### Required work
Which lines contain the string "from"? Please list every one of them.

### Supplied entries
+++

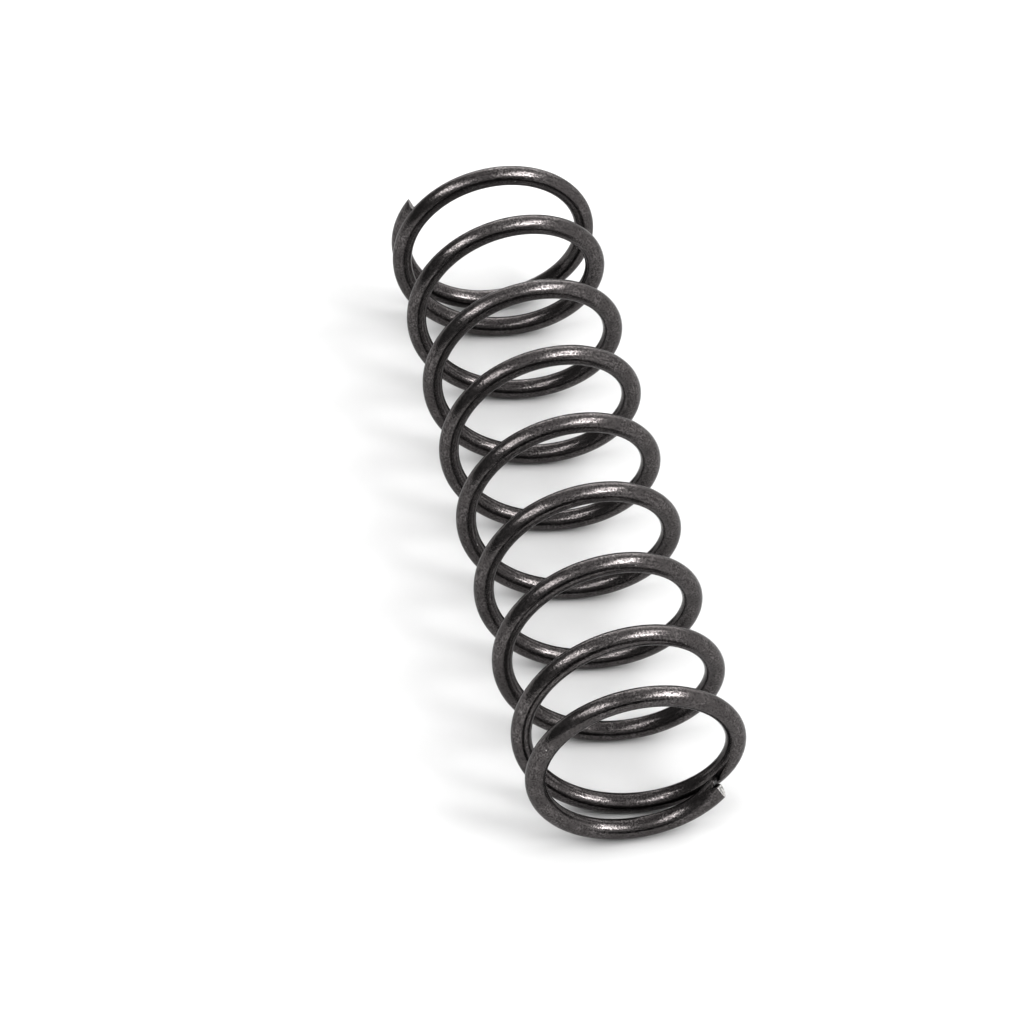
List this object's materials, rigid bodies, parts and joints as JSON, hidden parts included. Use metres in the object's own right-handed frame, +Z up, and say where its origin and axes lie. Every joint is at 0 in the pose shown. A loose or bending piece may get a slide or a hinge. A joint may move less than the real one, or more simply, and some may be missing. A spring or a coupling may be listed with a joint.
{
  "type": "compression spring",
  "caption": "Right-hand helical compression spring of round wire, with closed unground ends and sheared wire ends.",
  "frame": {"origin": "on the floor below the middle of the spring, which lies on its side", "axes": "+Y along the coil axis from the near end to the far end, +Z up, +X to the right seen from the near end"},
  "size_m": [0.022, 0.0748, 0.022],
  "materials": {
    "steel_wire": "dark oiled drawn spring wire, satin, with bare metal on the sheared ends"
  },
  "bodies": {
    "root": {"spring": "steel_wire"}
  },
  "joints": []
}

+++

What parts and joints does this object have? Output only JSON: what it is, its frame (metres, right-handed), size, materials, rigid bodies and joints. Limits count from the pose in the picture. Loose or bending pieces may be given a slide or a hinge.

+++

### Complete output
  "frame": {"origin": "on the floor below the middle of the spring, which lies on its side", "axes": "+Y along the coil axis from the near end to the far end, +Z up, +X to the right seen from the near end"},
What parts and joints does this object have? Output only JSON: what it is, its frame (metres, right-handed), size, materials, rigid bodies and joints. Limits count from the pose in the picture. Loose or bending pieces may be given a slide or a hinge.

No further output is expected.